Complicity of Health Care Professionals During the Nazi Regime; Lessons for Today

Course Leader(s)
Day of Week: Thursday
Course Length: 5 weeks
Starting: 04/11/2024
Ending: 05/09/2024
Period of Day: Period 2 Zoom
Time: 11:30 - 1:00
Course Fee: $50

Course Description:

Recently the Lancet, a British medical journal, set up a commission to review the significant role that health care professionals played in formulating, supporting, and implementing inhumane and often genocidal policies during the reign of the Nazi regime. Based upon this review, a paper was published in the Lancet in November 2023 titled The Lancet Commission on Medicine, Nazism, and the Holocaust: historical evidence, implications for today, teaching for tomorrow. In this paper, the Commission pointed out the relevance of events described in this historical overview to current bioethics and health care practices. The text of this paper consists of 54 pages and is divided into six sections and a conclusion:

  1. Historical overview of medicine during Nazism and the Holocaust.
  2. Grappling with medicine’s role during Nazism after World War 2.
  3. Key implications for contemporary medicine and medical education.
  4. Specific implications for contemporary health care.
  5. Conceptual framework for teaching medicine, Nazism, and the Holocaust.
  6. A roadmap for teaching the history of medicine, Nazism and the Holocaust.
  7. Conclusion.

Clearly in the view of the Lancet Commission, events during the reign of the Nazi regime are relevant to current medical care and the Commission recommends that this historical overview should be part of the educational curriculum for health care professionals.
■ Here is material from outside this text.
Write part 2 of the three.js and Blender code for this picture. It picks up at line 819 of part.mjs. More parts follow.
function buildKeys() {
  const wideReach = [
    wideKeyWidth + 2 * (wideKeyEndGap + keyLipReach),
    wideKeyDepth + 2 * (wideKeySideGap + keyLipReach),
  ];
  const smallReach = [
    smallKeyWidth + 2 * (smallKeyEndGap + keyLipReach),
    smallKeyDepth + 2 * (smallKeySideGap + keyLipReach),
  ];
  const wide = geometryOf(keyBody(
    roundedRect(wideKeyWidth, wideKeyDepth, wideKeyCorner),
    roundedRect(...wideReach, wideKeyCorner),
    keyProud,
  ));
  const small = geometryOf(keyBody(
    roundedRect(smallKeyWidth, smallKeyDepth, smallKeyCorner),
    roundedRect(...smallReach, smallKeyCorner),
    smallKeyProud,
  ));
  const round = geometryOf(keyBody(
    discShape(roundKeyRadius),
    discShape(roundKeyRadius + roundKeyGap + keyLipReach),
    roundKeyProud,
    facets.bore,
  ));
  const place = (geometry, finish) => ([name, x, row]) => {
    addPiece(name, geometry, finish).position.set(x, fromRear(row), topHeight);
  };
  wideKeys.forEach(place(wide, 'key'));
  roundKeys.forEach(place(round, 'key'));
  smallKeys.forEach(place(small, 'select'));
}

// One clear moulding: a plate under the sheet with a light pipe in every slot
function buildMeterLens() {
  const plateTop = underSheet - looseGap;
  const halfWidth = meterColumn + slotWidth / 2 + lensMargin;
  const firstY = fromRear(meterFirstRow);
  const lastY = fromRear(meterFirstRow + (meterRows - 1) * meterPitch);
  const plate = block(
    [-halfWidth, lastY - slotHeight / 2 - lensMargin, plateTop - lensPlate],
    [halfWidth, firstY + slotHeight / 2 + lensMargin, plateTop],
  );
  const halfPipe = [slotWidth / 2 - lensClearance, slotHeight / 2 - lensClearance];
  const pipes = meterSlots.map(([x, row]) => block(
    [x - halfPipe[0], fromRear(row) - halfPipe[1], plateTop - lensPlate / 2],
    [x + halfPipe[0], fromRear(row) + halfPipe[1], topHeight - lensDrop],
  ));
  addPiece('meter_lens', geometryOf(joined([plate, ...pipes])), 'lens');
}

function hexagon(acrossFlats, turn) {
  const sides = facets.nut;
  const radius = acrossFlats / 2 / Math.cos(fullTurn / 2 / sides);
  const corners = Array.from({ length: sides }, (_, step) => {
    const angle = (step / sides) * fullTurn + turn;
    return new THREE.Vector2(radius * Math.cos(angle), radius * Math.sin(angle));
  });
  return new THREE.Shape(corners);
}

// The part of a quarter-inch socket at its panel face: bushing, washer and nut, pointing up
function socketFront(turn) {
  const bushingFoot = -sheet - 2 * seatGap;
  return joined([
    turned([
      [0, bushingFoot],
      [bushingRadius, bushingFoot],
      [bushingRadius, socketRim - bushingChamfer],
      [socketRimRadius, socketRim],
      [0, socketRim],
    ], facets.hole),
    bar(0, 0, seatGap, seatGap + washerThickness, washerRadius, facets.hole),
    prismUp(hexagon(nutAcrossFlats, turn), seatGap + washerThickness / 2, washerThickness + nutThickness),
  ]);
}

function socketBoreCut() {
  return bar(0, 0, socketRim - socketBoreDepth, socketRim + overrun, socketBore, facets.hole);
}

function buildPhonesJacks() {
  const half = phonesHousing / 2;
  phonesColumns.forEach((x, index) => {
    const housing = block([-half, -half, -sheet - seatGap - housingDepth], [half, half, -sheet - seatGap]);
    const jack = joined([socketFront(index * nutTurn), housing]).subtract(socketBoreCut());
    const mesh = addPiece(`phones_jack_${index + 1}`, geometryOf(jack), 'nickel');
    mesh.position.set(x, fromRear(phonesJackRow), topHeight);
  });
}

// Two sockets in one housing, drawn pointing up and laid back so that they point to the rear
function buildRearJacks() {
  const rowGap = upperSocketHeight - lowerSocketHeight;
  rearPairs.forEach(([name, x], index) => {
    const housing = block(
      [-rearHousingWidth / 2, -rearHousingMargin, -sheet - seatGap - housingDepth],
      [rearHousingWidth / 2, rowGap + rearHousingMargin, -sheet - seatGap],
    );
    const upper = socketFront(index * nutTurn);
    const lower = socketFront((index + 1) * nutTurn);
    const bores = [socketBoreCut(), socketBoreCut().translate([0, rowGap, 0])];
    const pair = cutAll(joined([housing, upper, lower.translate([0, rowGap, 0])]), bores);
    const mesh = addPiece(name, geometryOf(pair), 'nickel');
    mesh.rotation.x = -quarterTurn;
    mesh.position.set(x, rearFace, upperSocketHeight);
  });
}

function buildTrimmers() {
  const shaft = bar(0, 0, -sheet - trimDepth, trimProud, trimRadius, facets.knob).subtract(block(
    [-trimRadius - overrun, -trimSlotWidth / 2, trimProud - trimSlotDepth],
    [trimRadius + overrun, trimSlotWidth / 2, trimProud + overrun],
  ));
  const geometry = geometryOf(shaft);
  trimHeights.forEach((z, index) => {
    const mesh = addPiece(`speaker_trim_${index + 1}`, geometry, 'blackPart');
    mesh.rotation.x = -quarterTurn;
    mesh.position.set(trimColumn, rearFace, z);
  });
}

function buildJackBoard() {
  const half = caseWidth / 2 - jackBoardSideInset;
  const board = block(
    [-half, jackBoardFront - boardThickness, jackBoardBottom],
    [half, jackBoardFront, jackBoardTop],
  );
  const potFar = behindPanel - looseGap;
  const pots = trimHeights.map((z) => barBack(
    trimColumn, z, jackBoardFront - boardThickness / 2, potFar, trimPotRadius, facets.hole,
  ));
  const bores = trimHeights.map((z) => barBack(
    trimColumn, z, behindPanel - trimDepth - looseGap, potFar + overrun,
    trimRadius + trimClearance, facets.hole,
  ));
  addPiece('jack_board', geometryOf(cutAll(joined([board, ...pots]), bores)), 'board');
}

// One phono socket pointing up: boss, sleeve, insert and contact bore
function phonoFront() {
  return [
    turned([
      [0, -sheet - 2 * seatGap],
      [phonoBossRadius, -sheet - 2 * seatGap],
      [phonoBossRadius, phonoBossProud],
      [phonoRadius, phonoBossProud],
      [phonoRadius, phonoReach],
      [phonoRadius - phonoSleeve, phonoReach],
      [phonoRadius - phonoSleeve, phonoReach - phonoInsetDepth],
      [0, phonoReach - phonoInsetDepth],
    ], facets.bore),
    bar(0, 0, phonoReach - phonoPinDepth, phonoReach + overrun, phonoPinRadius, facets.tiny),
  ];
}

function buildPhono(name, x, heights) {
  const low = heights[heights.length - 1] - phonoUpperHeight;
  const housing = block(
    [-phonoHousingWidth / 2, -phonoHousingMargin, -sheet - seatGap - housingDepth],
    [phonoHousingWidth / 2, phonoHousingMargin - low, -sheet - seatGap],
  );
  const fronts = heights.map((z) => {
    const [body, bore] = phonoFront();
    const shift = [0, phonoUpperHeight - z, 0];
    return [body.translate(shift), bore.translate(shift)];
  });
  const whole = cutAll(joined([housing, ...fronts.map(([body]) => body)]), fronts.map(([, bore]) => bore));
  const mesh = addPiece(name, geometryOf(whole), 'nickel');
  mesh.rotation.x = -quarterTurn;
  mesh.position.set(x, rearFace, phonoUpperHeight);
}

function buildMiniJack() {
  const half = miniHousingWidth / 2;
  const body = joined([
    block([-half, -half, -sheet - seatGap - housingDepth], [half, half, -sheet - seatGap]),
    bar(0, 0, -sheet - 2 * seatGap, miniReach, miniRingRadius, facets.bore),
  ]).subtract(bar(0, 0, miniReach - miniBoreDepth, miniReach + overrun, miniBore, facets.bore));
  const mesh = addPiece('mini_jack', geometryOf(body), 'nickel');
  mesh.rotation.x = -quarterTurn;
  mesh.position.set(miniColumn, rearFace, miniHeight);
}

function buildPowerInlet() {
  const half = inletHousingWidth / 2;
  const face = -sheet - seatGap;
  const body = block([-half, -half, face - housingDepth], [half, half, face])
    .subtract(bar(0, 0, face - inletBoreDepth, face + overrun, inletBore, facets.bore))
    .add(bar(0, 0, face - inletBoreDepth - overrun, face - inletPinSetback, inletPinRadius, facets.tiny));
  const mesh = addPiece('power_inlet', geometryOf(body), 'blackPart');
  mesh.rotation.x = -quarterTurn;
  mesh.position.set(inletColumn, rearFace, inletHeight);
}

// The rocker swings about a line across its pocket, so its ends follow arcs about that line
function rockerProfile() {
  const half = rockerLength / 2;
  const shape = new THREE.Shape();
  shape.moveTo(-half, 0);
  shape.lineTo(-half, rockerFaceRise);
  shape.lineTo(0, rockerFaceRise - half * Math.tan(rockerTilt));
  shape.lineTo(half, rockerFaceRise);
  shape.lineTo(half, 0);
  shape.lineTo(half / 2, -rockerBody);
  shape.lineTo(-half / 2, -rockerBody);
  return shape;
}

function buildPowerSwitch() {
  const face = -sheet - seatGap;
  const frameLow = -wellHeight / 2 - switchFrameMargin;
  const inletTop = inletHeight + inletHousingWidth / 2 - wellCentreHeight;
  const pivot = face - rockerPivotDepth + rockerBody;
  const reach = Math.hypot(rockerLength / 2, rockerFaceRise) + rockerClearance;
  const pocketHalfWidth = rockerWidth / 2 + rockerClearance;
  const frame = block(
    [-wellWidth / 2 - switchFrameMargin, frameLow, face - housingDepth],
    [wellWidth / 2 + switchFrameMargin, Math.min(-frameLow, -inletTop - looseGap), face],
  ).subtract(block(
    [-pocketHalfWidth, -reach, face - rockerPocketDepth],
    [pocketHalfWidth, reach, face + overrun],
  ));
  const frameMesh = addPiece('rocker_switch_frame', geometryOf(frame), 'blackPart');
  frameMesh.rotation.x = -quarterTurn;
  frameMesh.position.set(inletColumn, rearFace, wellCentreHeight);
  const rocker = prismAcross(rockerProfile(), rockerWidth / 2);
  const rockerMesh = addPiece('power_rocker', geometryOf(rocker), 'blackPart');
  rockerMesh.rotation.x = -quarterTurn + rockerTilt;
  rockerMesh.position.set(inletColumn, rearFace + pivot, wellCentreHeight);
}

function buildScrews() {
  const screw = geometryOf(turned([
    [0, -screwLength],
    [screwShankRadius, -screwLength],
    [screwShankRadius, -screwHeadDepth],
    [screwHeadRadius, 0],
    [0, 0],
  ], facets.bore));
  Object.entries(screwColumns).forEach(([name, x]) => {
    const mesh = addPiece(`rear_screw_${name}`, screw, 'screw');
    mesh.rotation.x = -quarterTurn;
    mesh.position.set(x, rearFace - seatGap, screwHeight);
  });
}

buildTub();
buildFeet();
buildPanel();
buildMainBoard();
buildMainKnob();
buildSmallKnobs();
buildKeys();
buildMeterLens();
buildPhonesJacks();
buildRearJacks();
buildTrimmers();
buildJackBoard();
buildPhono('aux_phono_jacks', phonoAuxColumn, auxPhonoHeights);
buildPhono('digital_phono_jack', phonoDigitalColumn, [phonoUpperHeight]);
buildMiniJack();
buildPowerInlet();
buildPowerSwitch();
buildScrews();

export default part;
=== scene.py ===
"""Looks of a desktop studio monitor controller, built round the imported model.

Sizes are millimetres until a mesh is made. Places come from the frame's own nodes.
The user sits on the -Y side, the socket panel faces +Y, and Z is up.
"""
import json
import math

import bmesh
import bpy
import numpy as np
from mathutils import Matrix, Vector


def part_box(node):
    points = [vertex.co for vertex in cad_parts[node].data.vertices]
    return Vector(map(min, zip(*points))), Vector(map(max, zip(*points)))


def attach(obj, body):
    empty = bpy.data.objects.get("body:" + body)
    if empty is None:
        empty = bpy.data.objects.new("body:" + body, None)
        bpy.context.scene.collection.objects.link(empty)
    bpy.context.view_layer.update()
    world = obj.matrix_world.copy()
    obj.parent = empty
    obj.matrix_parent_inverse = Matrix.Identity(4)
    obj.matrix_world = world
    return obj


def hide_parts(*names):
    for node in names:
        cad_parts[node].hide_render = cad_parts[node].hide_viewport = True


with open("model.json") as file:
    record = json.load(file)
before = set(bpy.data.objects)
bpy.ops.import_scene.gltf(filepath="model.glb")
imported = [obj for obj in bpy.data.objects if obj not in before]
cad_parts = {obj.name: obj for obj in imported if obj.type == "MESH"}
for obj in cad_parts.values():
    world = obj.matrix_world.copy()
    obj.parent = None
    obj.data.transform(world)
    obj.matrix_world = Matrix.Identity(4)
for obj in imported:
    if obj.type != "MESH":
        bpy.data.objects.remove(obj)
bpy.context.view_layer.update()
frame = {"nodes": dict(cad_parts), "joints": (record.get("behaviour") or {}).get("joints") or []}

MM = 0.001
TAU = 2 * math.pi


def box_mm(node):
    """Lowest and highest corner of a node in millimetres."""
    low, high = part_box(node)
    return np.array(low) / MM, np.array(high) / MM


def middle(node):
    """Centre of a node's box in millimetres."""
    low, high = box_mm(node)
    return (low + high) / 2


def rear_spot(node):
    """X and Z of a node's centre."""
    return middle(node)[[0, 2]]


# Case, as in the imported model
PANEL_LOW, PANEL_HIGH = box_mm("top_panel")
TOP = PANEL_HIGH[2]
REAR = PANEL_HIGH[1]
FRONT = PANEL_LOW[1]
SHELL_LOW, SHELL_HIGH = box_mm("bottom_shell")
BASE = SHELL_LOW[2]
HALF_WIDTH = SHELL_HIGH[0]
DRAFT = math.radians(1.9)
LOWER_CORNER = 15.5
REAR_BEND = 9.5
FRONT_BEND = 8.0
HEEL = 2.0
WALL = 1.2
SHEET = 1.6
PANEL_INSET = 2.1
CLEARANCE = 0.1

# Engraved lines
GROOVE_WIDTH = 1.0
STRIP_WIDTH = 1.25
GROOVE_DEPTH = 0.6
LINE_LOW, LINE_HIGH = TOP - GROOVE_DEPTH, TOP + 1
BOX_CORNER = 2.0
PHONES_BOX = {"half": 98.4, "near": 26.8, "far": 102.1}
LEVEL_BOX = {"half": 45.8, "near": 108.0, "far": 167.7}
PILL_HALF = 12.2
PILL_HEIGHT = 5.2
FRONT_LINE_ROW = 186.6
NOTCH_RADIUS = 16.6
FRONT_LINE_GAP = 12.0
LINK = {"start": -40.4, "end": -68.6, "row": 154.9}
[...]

Each participant will receive a copy of the paper. The first four sections will be discussed in the first four weeks of the course. Sections 5, 6 and the conclusion will be discussed in week 5. Participants will read the appropriate section ahead of class, and it will be discussed in class with discussion organized around questions that I will pose.
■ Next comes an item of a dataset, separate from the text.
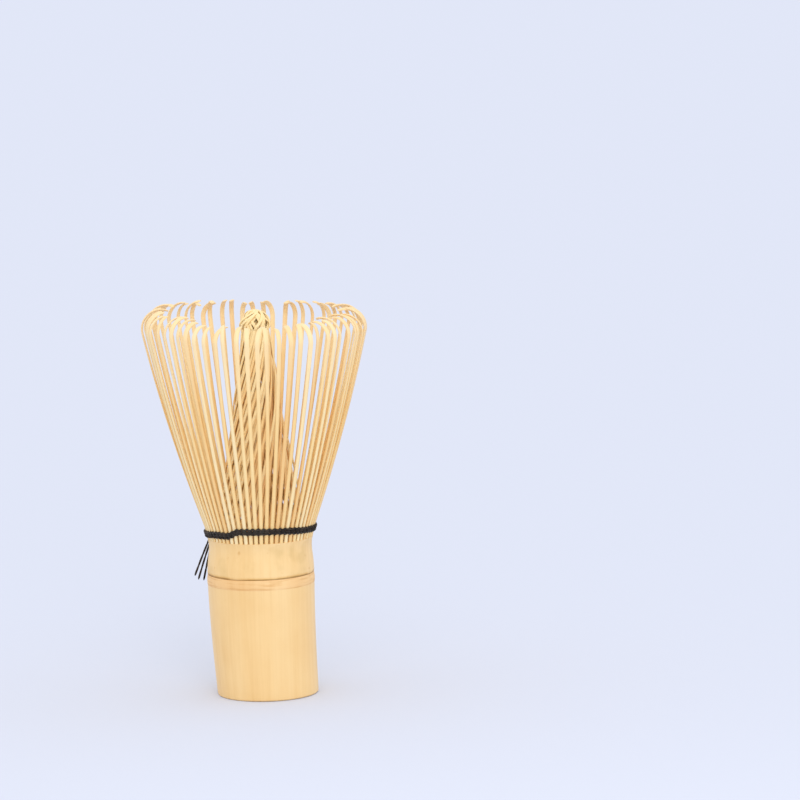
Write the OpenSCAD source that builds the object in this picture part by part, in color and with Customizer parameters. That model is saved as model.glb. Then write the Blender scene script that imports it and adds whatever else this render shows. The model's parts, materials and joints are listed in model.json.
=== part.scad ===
// Bamboo tea whisk, standing on its grip with its tines up.
// One length of culm is cut, slit and shaved into a grip, a collar and two rings of
// tines, and a black thread is woven round the feet of the tines.
// Z runs up the axis of the culm from the middle of its cut end.
// Lengths are in millimetres and angles in degrees.

/* [Grip] */
// Height of the grip, from its cut end up to the node line
grip_height = 35.6; // [24:0.1:50]
// Diameter of the grip at its cut end
grip_bottom_d = 29.3; // [24:0.1:36]
// Diameter of the grip just under the band of the node
grip_top_d = 31; // [24:0.1:37]
// Width of the bevel on the cut end
end_bevel = 0.5; // [0.1:0.05:1]
// Height of the swollen band under the node line
ridge_height = 3; // [1:0.1:4]
// How far the swollen band stands out from the grip
ridge_rise = 0.2; // [0.1:0.05:0.8]
// Thickness of the wall that closes the culm inside the node
diaphragm_thickness = 1.6; // [0.8:0.1:3]
// How far the edge of that wall reaches into the bamboo round it
diaphragm_seat = 0.5; // [0.3:0.05:0.8]

/* [Collar] */
// Height of the plain collar, from the node line up to the slits
collar_height = 10.5; // [7:0.1:18]
// Diameter of the collar at the slits
collar_d = 30.9; // [24:0.1:37]
// How far the waist of the collar is drawn in, just under the slits
waist_depth = 0.55; // [0.1:0.05:1]
// Thickness of the bamboo at the slits
wall = 3.5; // [2.9:0.1:4.5]

/* [Slits] */
// Number of staves that the ring is first split into
staves = 16; // [10:1:18]
// Number of tines that each stave is split into, outside and inside alike
tines_per_stave = 4; // [2:1:4]
// Width of the slit between two neighbouring tines
slit = 0.2; // [0.12:0.01:0.45]
// Height of the straight foot of a tine, from the slits up to its bend
foot_straight = 0.5; // [0.3:0.1:1.5]
// Height of the fixed foot over the bend, up to where the tine flexes
foot_over = 0.3; // [0.2:0.05:1]

/* [Outer tines] */
// Thickness of an outer tine at its foot
tine_thickness = 0.8; // [0.5:0.05:1]
// Thickness of an outer tine at its tip
tip_thickness = 0.4; // [0.25:0.05:0.6]
// Lean of the feet of the tines, where they leave the collar
foot_lean = 12; // [8:0.5:14]
// Length of the bend where the tines turn outwards
bend_length = 5; // [3:0.1:8]
// Lean of the tines from upright, just above the bend
lean_low = 19.3; // [15:0.1:24]
// Lean of the tines from upright, just under the hook
lean_high = 12.3; // [5:0.1:14]
// Length of a tine between its bend and its hook
blade_length = 57.2; // [44:0.1:72]
// Radius of the hook at the tip
hook_radius = 5.8; // [3:0.1:8]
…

Books and Other Resources:

I will provide a copy of the paper we’ll discuss.

Course Leader Bio(s)

Michael Singer

I am a retired physician, having graduated from the University of Toronto in 1964. I was on faculty of Queen’s University, Kingston, Canada, where I was involved with teaching, research, and clinical practice (nephrology) between 1971 and 2003. I functioned as a community internist between 2003 and 2019, at which time I retired. I have given four LLAIC courses.